Still, with all that said, there is also a lot to say about the educational system and American society as a whole. Right now I guess I'll say a little and later, a lot more.
When I walk into my classroom on August 20th, I walk into the beginning of a year filled with joy and learning, yes, but it's a year guaranteed to be filled with difficult situations, students who don't trust the world (especially the adults in it), students who will bug the shit out of me, and who I will bug the shit out of. I'll meet students who check out of school because they don't "fit in", some who spend most of their time high or escaping into video games, who believe school is "gay" and will be shocked (or not) when they find out that I am. That will no doubt be fodder for this blog later, as the issue comes up (and out!) every year. There will be students who I will be successful with and students who I will be unsuccessful with. But I may never know which are which (I try not to pretend I do). My high school teachers most likely had no idea if they were successful with me or not--oh, but that's another story for later. Some students will be surprised when they find out the "easy art class" they signed up for requires them to read and write and think about art, along with actually learning to draw, and they will push against it. And I'll let them lean on me a little, then give them a gentle, yet firm, nudge, because I want them to know what art can do.

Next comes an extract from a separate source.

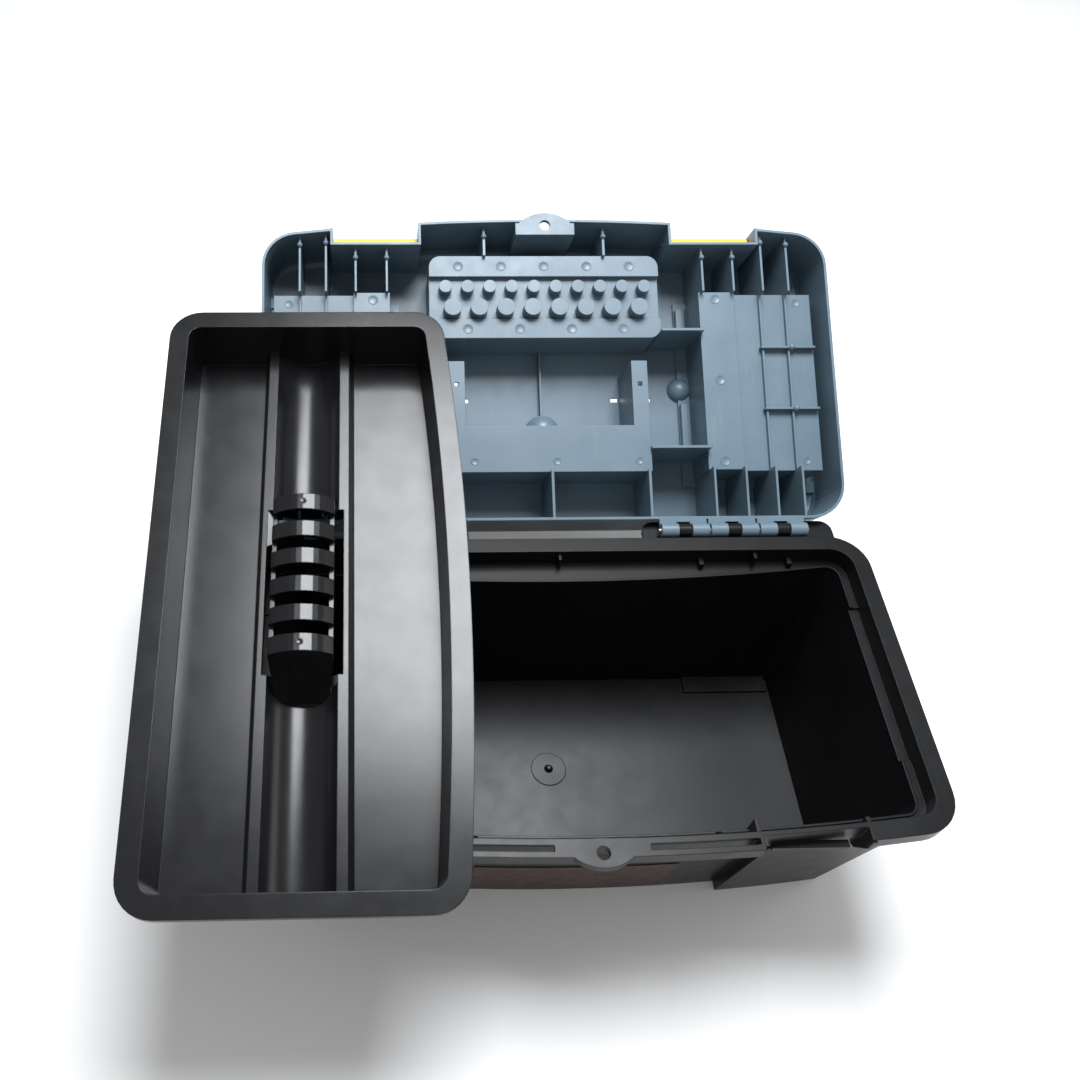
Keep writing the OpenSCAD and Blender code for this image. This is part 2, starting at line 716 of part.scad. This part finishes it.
module tray() {
    trough_r = (pow(ridge_in, 2) + pow(ridge_z - tray_floor_z, 2)) / (2 * (ridge_z - tray_floor_z));
    ridge_end = tray_length / 2 - tray_flange - 1.5;
    color(tub_black) translate([tray_x, tray_y, tray_z]) rotate([tray_tilt, 0, 0]) rotate([0, 0, 90]) union() {
        difference() {
            union() {
                difference() {
                    union() {
                        tray_taper(-tray_drop, tray_flange + 1, 0, tray_flange - 2);
                        difference() {
                            translate([0, 0, -5.5]) linear_extrude(5.5) tray_outline(0);
                            translate([0, 0, -7]) linear_extrude(4.8) tray_outline(2);
                        }
                    }
                    tray_taper(tray_floor_z, tray_flange + 3, slice, tray_flange);
                }
                // two ridges, with the trough between them
                difference() {
                    side_plate(-ridge_end, ridge_end, [
                        [-ridge_foot, tray_floor_z - lap], [ridge_foot, tray_floor_z - lap],
                        [ridge_foot, tray_floor_z], [ridge_top, ridge_z], [-ridge_top, ridge_z],
                        [-ridge_foot, tray_floor_z]]);
                    rod_x(-ridge_end - lap, ridge_end + lap, 0, tray_floor_z + trough_r, trough_r);
                }
            }
            // the ridges are hollow from below
            for (side = [-1, 1])
                side_plate(-ridge_end + 2, ridge_end - 2, [
                    [side * 19.5, -tray_drop - lap], [side * 26.5, -tray_drop - lap],
                    [side * 26, tray_floor_z], [side * 24.4, ridge_z - 2], [side * 22.4, ridge_z - 2]]);
            // opening under the grip
            box([-grip_half - 13, -15, -tray_drop - lap], [grip_half + 13, 15, tray_floor_z + 2]);
            box([-grip_half - 4, -23, -tray_drop - lap], [grip_half + 4, 23, ridge_z + lap]);
        }
        tray_grip();
    }
}

base_tub();
front_label();
hinge_pin_left();
hinge_pin_right();
lid_shell();
latch_pin_left();
latch_pin_right();
latch_left();
latch_right();
carry_handle();
organiser_cover_left();
organiser_cover_right();
tray();
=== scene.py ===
import json
import math
import bpy
from mathutils import Matrix, Vector


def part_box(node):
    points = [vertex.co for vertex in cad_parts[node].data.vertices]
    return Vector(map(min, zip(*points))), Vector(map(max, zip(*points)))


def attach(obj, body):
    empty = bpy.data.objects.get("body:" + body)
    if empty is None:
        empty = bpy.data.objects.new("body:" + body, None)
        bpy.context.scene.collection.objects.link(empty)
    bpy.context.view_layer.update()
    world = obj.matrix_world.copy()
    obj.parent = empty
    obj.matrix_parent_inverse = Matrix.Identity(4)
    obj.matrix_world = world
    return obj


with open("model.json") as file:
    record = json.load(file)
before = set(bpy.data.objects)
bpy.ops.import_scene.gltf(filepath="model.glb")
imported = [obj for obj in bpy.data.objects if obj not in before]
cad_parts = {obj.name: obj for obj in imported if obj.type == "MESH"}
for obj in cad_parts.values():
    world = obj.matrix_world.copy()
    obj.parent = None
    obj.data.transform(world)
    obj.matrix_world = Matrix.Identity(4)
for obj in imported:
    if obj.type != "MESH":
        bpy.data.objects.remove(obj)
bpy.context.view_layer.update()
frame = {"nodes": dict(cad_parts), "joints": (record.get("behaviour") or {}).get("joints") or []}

MM = 0.001
joints = {joint["name"]: joint for joint in frame["joints"]}


# ---------------------------------------------------------------- materials
# Noise scales are features to the metre, and bump distances are metres.

MIDDLE = (0.3, 0.7)     # the stretch of a noise's values that covers most of a surface
MIX_FACTOR, MIX_A, MIX_B, MIX_RESULT = 0, 6, 7, 2     # a colour Mix node's sockets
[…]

It's an optimystical thing. Making art is an optimistic act. Which writer was it that said that about writing?
So, my hope for this blog is to share some of my teaching year with you all.
Each year teaching changes me a bit more, some years more than others, and I hope I can relate some of the process that occurs this year. High school teaching can be creatively draining, so I'll give this my best effort--which I actually have worked into my grading criteria because in art class anyway, effort counts.